# LED Installation Confirmation



## joelorigo (Aug 27, 2020)

I am building a project that doesn't have a"A" & "K,' or "+" & "-" for the LED pads on the PCB. It just says "LED" besides a round and a square pad. I want to confirm that he longer lead on the 5mm LED goes into he SQUARE pad. Yes?


----------



## twebb6778 (Aug 27, 2020)

Can you upload a photo?


----------



## Many__Of__Horror (Aug 27, 2020)

Does this help?





						LED polarity
					

The LED symbol printed onto PedalPCB circuit boards is being updated, please read!   Proper installation of LEDs in PedalPCB circuit boards  Traditionally the Cathode of a diode is installed into the Square pad of a PCB.       Symbol #1 and Symbol #2 conform to this standard.   Symbol #3 is...




					forum.pedalpcb.com


----------



## Robert (Aug 27, 2020)

Which project is that?


----------



## joelorigo (Aug 28, 2020)

twebb6778 said:


> Can you upload a photo?





Robert said:


> Which project is that?



It's the Aion Andromeda, a Nobles OD1. The LED is on the mini board.


----------



## Vildhjuggah (Aug 28, 2020)

In the case of pedal pcb projects alot of them have square being negative (short lead/cathode), but yeah since its aion you could use a multimeter to see which side goes to ground.


----------



## zgrav (Aug 28, 2020)

put it all together and do the LED last.  put the LED in place without soldering it in and power it up to see if the LED comes on.  if it does, it is oriented correctly.  if it does not come on, try switching the orientation and try again.


----------



## Nostradoomus (Aug 28, 2020)

Square pad is negative, check all the other diodes and further down in the build doc is this:


----------



## joelorigo (Aug 28, 2020)

Thank you. Also, d'oh, this is own the back of the mini board


----------



## manfesto (Aug 29, 2020)

Another way to tell the negative side - see how in the build doc and on the silkscreen on that board that there’s a flat side?

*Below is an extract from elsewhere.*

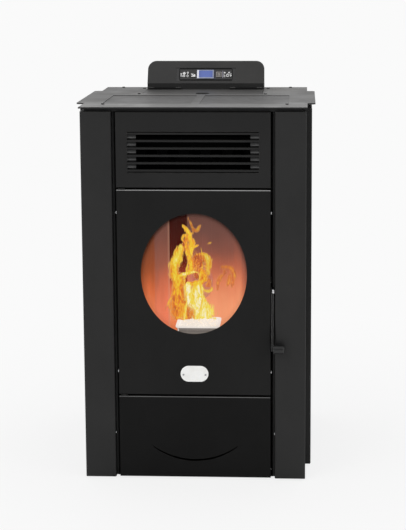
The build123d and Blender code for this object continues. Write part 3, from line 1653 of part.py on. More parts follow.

That corresponds to the flat side of the LED.


----------



## Chas Grant (Aug 29, 2020)

Hook everything up but the LED, put the LED in the holes WITHOUT soldering it and power it up. Depress the foot switch a few times, if the LED comes on it’s right, if not reverse the LED and try it again. When it’s right, remove power and solder it in. I do this every time because the orientation is different depending on where the board is coming from, and I’m too lazy to read the instructions!???


----------